Healing does not require domination.
It requires presence.
The mystics and the refusal of power
This is why the Christian mystics, across centuries, consistently refused power.
When Christianity aligned itself with empire, the Desert Fathers walked away.
When faith became nationalised, mystics chose obscurity.
When authority hardened, contemplatives deepened inward.
They understood something essential:
Power inflates the false self.
Presence dismantles it.
Authority grounded in transformation produces humility.
Authority grounded in position produces control.
Mysticism acts as a quiet immune system within the Christian tradition, resisting the fusion of faith and domination - not by protest, but by refusal.
Jesus and the temptation of power
This is not an abstract concern.
The temptation of power stands at the very centre of the gospel story. Jesus is repeatedly offered authority without surrender, influence without the cross, kingdoms without love.
Each time, he refuses.
The Way of Christ does not bypass weakness.
It passes through it.
Jesus does not save the world by seizing control.
He reveals God by remaining present - even unto death.
Any movement that claims Christ while abandoning that posture has lost its centre, no matter how successful it appears.
Why this matters now
In our time, spiritual language is again being used to legitimise power - political, cultural, and religious. Faith is being asked to sanctify control.

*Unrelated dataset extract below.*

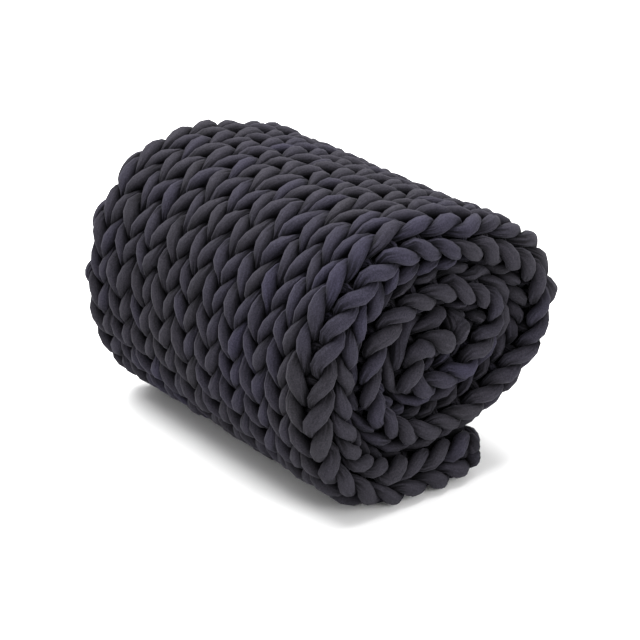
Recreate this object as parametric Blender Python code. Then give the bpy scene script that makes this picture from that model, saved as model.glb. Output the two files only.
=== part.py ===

This reflection is not an accusation.
It is a discernment.
The question is not who is right, but what kind of spirit is at work.
Presence or power.
Communion or control.
Healing or dominance.
A quiet conclusion
Sanctuaries are not built to compete with movements of power.
They exist to remind us of another way.
A way where:
fruit is trusted rather than measured
authority emerges from depth, not position
love does not need to win to be true
God does not need control to be effective
The temptation of power is perennial.
So is the invitation to return.
Presence remains enough -
if we are willing to let it be.
Bruce & Sue Reflect
Bruce:
“Look, I reckon most of us don’t wake up one morning wanting power.
We just get tired of feeling helpless. So we tighten things up. Get organised.
Start telling people what’s right. Next thing you know, we’re calling it leadership.
But if I’m honest, the moments that actually changed me weren’t when someone took charge - they were when someone stayed present and didn’t bail.
Power can get things done.
But presence is what actually changes people.”
Sue:
“What I notice is how easy it is to confuse certainty with safety. Power promises safety - clear lines, strong leaders, firm answers.
Presence feels riskier. It asks us to stay open, vulnerable, and unsure.
But love has always worked that way.
When faith becomes about control, people get smaller. When faith stays rooted in presence, people soften.
I think the invitation is very simple really: to keep choosing relationship over righteousness, and trust that God is gentle enough to work without force.”
Bruce: (one last word)
“And just quietly - if your faith needs to overpower others to survive, it’s probably forgotten what it’s meant to be trusting in the first place.”